• TASK INSTRUCTIONS:
Restate the entries word for word, omitting nothing.

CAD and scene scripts
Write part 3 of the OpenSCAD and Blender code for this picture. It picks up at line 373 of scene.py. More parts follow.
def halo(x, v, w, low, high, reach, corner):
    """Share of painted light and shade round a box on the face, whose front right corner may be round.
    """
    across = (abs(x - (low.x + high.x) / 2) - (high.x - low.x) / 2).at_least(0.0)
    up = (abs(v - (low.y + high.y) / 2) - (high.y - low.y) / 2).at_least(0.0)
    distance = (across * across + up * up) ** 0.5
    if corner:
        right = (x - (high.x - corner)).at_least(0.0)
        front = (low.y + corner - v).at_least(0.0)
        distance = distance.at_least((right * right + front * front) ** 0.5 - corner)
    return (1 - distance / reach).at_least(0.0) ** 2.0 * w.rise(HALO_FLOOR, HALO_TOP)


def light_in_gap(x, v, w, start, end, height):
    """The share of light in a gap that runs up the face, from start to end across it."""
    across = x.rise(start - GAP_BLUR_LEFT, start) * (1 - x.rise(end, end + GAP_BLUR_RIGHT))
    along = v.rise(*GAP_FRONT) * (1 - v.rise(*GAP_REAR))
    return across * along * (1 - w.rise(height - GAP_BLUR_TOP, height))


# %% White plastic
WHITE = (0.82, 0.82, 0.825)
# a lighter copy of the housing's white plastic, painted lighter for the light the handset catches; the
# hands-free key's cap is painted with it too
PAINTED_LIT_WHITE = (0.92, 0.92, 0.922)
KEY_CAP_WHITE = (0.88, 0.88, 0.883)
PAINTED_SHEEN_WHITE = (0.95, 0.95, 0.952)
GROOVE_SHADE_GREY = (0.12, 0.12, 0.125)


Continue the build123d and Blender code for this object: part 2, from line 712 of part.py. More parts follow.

• ANSWER FOR THE TASK:
Write part 3 of the OpenSCAD and Blender code for this picture. It picks up at line 373 of scene.py. More parts follow.
def halo(x, v, w, low, high, reach, corner):
    """Share of painted light and shade round a box on the face, whose front right corner may be round.
    """
    across = (abs(x - (low.x + high.x) / 2) - (high.x - low.x) / 2).at_least(0.0)
    up = (abs(v - (low.y + high.y) / 2) - (high.y - low.y) / 2).at_least(0.0)
    distance = (across * across + up * up) ** 0.5
    if corner:
        right = (x - (high.x - corner)).at_least(0.0)
        front = (low.y + corner - v).at_least(0.0)
        distance = distance.at_least((right * right + front * front) ** 0.5 - corner)
    return (1 - distance / reach).at_least(0.0) ** 2.0 * w.rise(HALO_FLOOR, HALO_TOP)


def light_in_gap(x, v, w, start, end, height):
    """The share of light in a gap that runs up the face, from start to end across it."""
    across = x.rise(start - GAP_BLUR_LEFT, start) * (1 - x.rise(end, end + GAP_BLUR_RIGHT))
    along = v.rise(*GAP_FRONT) * (1 - v.rise(*GAP_REAR))
    return across * along * (1 - w.rise(height - GAP_BLUR_TOP, height))


# %% White plastic
WHITE = (0.82, 0.82, 0.825)
# a lighter copy of the housing's white plastic, painted lighter for the light the handset catches; the
# hands-free key's cap is painted with it too
PAINTED_LIT_WHITE = (0.92, 0.92, 0.922)
KEY_CAP_WHITE = (0.88, 0.88, 0.883)
PAINTED_SHEEN_WHITE = (0.95, 0.95, 0.952)
GROOVE_SHADE_GREY = (0.12, 0.12, 0.125)


Continue the build123d and Blender code for this object: part 2, from line 712 of part.py. More parts follow.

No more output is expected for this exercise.